Par conséquent, quand, renseignements pris, nous avons
constaté que nous disposerions de quoi vivre sans problème, nous nous sommes décidés pour une sortie anticipée:
Pourquoi ne pas
prendre le temps de jouir, de découvrir, de voyager, d’être au monde sans avoir à nous
soucier de gagner notre argent ?
Nous entrons donc dans notre VSM, notre Vie Sur Mesure, et mettons
en place cube par cube nos projets, heureux de préserver cette santé devenue si précieuse au fil du temps, soucieux de notre environnement,
émerveillés par la redécouverte de nos vingt ans poétiques et alternatifs,
relativement modestes dans nos besoins et curieux dans nos envies.
Et voilà que les remarques commencent à pleuvoir autour de
nous :
Quoi, déjà la retraite ?
Qu’est-ce que tu vas
bien pouvoir faire ?
Tu ne vas pas t’ennuyer ?
Tu ne vas pas t’ennuyer ?
Vous aurez assez pour
vivre ?
Mes parents ont fait
ça et ils souffrent de se sentir inutiles.
Je regarde ébahie ces gens, qui, somme toute, ne font que parler d’eux et de projeter leurs craintes.

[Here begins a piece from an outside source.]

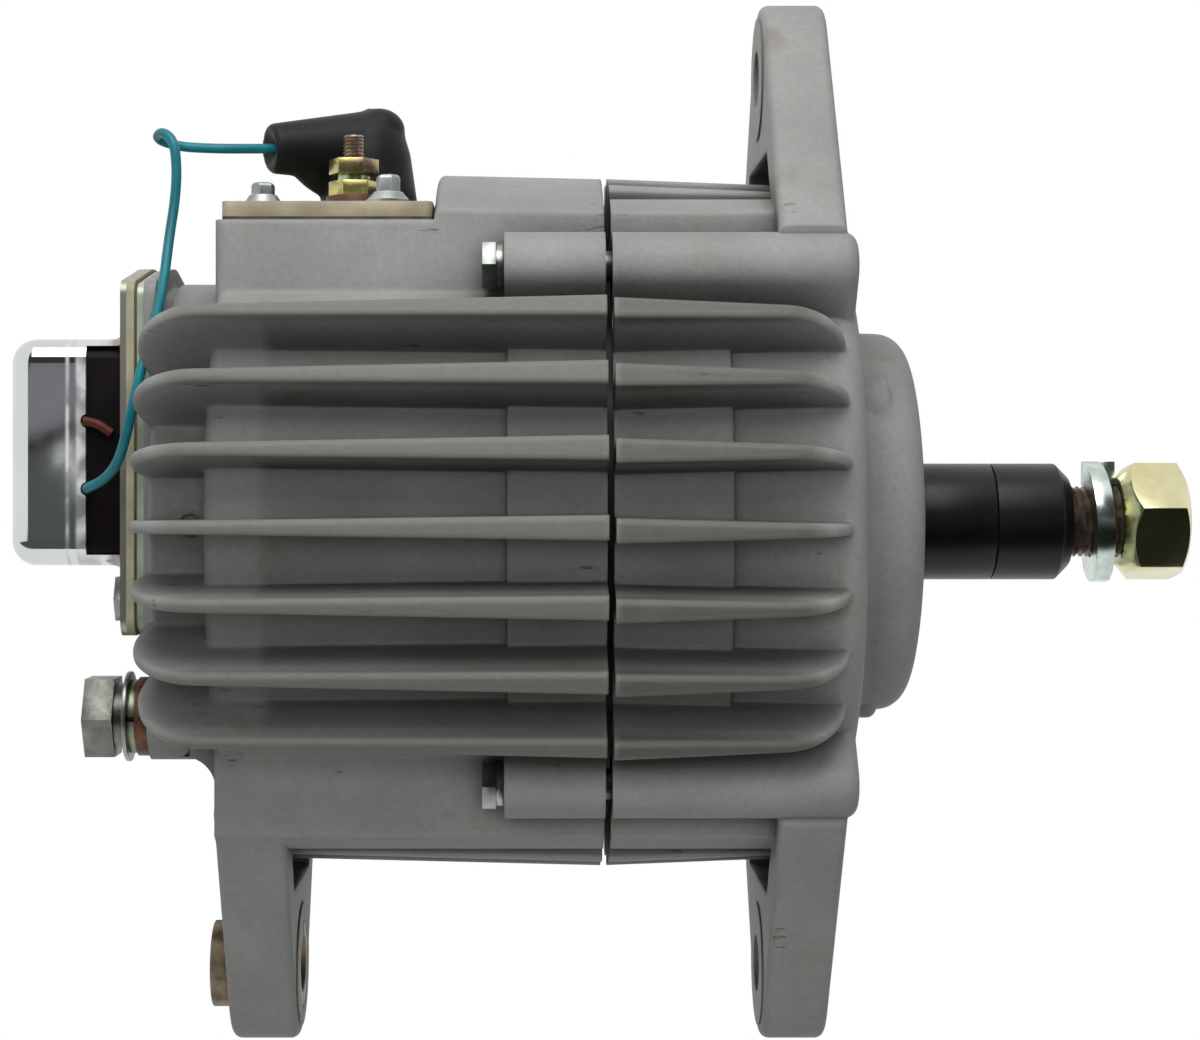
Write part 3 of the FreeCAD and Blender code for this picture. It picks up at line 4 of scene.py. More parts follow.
import bpy
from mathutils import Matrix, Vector


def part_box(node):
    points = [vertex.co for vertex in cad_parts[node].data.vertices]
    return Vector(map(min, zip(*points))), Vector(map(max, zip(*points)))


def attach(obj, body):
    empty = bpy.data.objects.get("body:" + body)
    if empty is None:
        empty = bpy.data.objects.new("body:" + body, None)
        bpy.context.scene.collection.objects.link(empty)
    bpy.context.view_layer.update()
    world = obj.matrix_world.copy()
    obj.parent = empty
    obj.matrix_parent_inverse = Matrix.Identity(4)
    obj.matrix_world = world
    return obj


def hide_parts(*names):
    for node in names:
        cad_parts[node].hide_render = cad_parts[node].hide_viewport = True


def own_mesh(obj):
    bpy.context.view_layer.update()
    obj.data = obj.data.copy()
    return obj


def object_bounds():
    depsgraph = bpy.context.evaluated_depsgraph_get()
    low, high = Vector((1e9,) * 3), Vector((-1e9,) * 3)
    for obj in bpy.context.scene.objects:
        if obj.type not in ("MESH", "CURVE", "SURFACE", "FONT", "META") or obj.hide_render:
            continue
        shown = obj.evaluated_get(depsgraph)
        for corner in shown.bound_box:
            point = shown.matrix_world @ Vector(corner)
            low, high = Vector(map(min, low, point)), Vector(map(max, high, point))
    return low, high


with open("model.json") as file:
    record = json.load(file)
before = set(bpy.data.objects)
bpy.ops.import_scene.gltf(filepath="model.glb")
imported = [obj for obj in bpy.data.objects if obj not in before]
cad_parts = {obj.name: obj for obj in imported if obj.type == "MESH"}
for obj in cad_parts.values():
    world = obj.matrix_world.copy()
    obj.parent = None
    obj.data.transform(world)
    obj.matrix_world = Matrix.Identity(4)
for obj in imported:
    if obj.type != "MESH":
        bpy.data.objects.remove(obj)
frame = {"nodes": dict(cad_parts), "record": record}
nodes = frame["nodes"]
cad_low, cad_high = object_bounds()
MM = 0.001


# Camera
# The photograph was taken square to the shaft from about half a metre, a little above it.
# The shift puts the picture's centre where the photograph has it.
picture_width = 1200
scene = bpy.context.scene
camera_data = bpy.data.cameras.new("camera")
camera_data.sensor_width = 36.0
camera_data.lens = 75.5
camera_data.shift_x = 67 / picture_width
camera_data.shift_y = -40 / picture_width
camera_data.clip_start = 0.02
camera_data.clip_end = 20.0
camera = bpy.data.objects.new("camera", camera_data)
camera.location = (-85.7 * MM, -565 * MM, 9.3 * MM)
camera.rotation_euler = (math.radians(90), 0, 0)
scene.collection.objects.link(camera)
scene.camera = camera


# Studio
# A pale floor under a white sky, both white to the eye and to reflections, with a large soft lamp
# above, a wide one behind the camera and one for the far side. Dark cards behind the camera stand
# for the unlit room, and give plated metal its dark bands.
def linear(hex_colour):
    """The linear colour of an sRGB hex value."""
    shades = [int(hex_colour[i : i + 2], 16) / 255 for i in (1, 3, 5)]
    return (*[s / 12.92 if s <= 0.04045 else ((s + 0.055) / 1.055) ** 2.4 for s in shades], 1.0)


def add(tree, kind, inputs=None, **settings):
    """One node with its settings, whose inputs are values or other nodes' outputs."""
    node = tree.nodes.new(kind)
    for key, value in settings.items():
        setattr(node, key, value)
    for key, value in (inputs or {}).items():
        if isinstance(value, bpy.types.NodeSocket):
            tree.links.new(value, node.inputs[key])
        else:
            node.inputs[key].default_value = value
    return node


def seen_white(tree):
    """1 for rays from the eye, a mirror or glass, and 0 for light that falls on the object."""
    ray = add(tree, "ShaderNodeLightPath")
    eye_or_mirror = add(
        tree,
        "ShaderNodeMath",
        {0: ray.outputs["Is Camera Ray"], 1: ray.outputs["Is Glossy Ray"]},
        operation="MAXIMUM",
    )
    return add(
        tree,
        "ShaderNodeMath",
        {0: eye_or_mirror.outputs[0], 1: ray.outputs["Is Transmission Ray"]},
        operation="MAXIMUM",
    ).outputs[0]


def placed(stretch=(1.0, 1.0, 1.0)):
    """The primitive just added, stretched, with its place in its mesh."""
    thing = bpy.context.object
    thing.scale = stretch
    bpy.ops.object.transform_apply(location=True, rotation=True, scale=True)
    return thing


scene.view_settings.view_transform = "Standard"
world = bpy.data.worlds.new("studio")
world.use_nodes = True
scene.world = world
sky = world.node_tree
sky.nodes.clear()
sky_fill = add(sky, "ShaderNodeBackground", {"Color": linear("#ffffff"), "Strength": 0.14})
sky_seen = add(sky, "ShaderNodeBackground", {"Color": linear("#ffffff"), "Strength": 1.0})
sky_mix = add(
    sky,
    "ShaderNodeMixShader",
    {0: seen_white(sky), 1: sky_fill.outputs[0], 2: sky_seen.outputs[0]},
)
add(sky, "ShaderNodeOutputWorld", {"Surface": sky_mix.outputs[0]})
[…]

Tout à l’heure, au courrier, cette formule polie au bas d’une
proposition d’assurance accident (à laquelle nous devrons nous affilier en tant
que non actifs) :
Nous vous souhaitons
une longue, paisible et belle retraite.
Ah ! Bon ? La retraite est censée être paisible ? Et
pourquoi pas ne serait-elle pas une jubilacion
espagnole et vivace ?
Je médite : les moules, les stéréotypes, les
étiquettes, les idées reçues, les ornières en tous genre. Nous en émettons
tous. Nous en faisons tous les frais. Mais, quelle perte d’énergies, quel
rétrécissement de nos existences ! Ces dernières
années, insensiblement, je recevais au boulot des images de moi surprenantes :
pas assez positive (je refusais d’obtempérer devant n’importe quelle réorganisation sans poser de question ni émettre d’analyse), pas assez réactive (je prenais quelques secondes de plus sur ma tablette, en revanche je ne passais pas de temps à récupérer des erreurs que je n’avais pas commises), pas assez participative (mais je me heurtais systématiquement à un refus quand je demandais à
bénéficier d’une formation continue dont
on me signifiait que je n’avais plus besoin). Lentement, subtilement, des signaux d'exclusion clignotaient autour de moi.
Oui, je médite sur le fait qu'insensiblement, et dès le tournant de
la cinquantaine, on vous met dans des cases, c’est certain, et sans doute que le
plus révolutionnaire, le plus déroutant, c’est de ne pas s’y laisser enfermer.
Oui le plus extraordinaire, le plus simple, le plus merveilleux, c’est de
renouer avec la fille de 20 ans que l’on a été et qui sommeillait patiemment au fond de soi. Cette fille qui revient me visiter dans mes rêves et qui me susurre à l'oreille : cours, pars, découvre.